Suppliers who claim the posture but cannot accept audit are claiming theatre. The audit is the cost of the claim.
What this means for buyers
Buyers procuring inside frameworks that require NATO-friendly supply must apply the criteria as a structural test. The test is not whether the supplier asserts the posture. The test is whether the supplier can produce the ownership map, the supply-chain documentation, the end-use undertakings, the decline records, and the audit findings.
Five artifacts. Their presence is necessary; their absence is sufficient to disqualify. The procurement officer who runs that test is doing the job the procurement framework expects.
Frequently Asked
Is 'NATO-friendly' a formally defined term?
It is not a NATO-issued certification. It is an industry shorthand for a supplier posture that meets sanctions, ownership, end-use, and supply-chain criteria compatible with procurement inside NATO-aligned frameworks. The structural criteria — not the phrase — are what matter.

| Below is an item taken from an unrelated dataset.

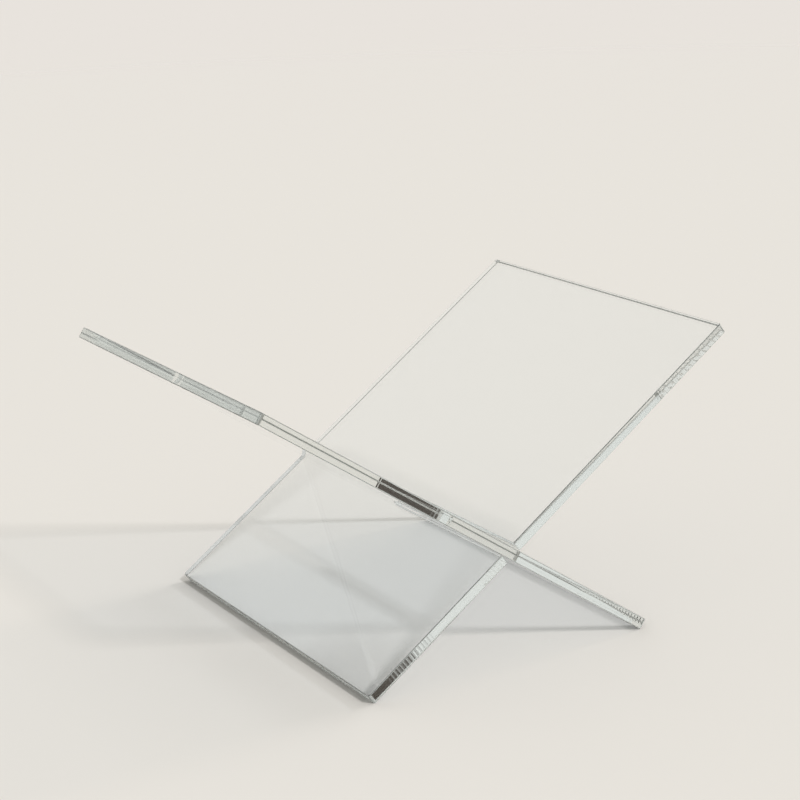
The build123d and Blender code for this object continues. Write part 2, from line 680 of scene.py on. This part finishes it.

What is the simplest test of a real NATO-friendly posture?
Ask for the documented decline criteria, the most recent sanctions-screening logs, and a sample of declined engagements with redacted reasoning. Suppliers operating the posture can produce all three; suppliers claiming it cannot.
Does a NATO-friendly posture limit a supplier's market?
Yes — deliberately. The posture forecloses revenue from clients whose ownership chain, end-use, or sanctions positioning is incompatible. The willingness to forego that revenue is the posture's enforcement mechanism.